Hey there. I had to take a break from the fascinating hunt into family history when I saw this online. It's an actual game called Stake a Homestead! Before the game of Life, where blue and pink plastic pegs drove a plastic car around a fantasy land of uranium mine bonanzas and stock certificates paying huge dividends and you either ended up a Millionaire Tycoon or Bankrupt, there was this game based on the Homestead Act of 1862. Here's the description from the box:
"In 1862 congress passed the Homestead Act. A United States citizen twenty-one years old could file a claim on 160 acres of public land which he wished to own as a home for himself and his family. If he lived there for five years, had built a house and was raising crop, he was given title to the land.
"The country was wild, the problems faced by the "sod-busters" were great. Many homesteaders gave up before five years had passed. Everyone who succeeded did so through sheer determination and by using every skill or handicraft he could master.

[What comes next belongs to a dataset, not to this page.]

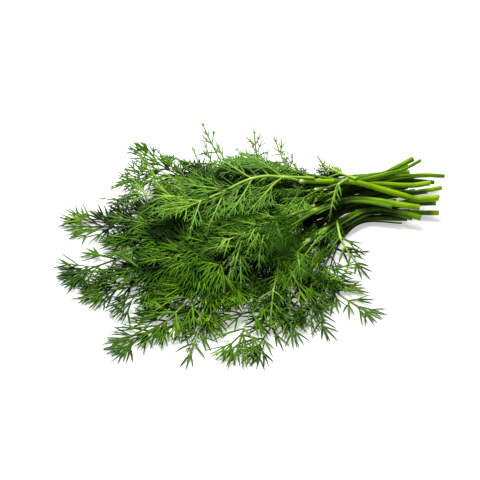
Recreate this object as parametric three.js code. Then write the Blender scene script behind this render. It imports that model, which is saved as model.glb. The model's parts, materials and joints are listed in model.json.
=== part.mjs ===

"Players take turns drawing cards and playing them onto their Land Tracts. The cards come in 5 colors, one for each year. At the end of the game, players who have a house, crop, and 4 of the 6 other types of cards, without having the claim jumper card, win."
Oops, I just read on Wikipedia that Milton Bradley's Game of Life was created by the man himself in 1860, but the modern version was published in 1960 -- both before Stake a Homestead. Well, it's possible some of you Baby Boomers out there played this game. I don't remember it being one of the games in Great-Grandma's basement (though I do remember Chutes and Ladders and Head of the Class), but maybe it rings a bell or simply brings a laugh at the thought that the process of digging a hole out of the dirt or clay in the side of a hill for your family to live in could ever be replicated by a paper board game. Fun for the whole family!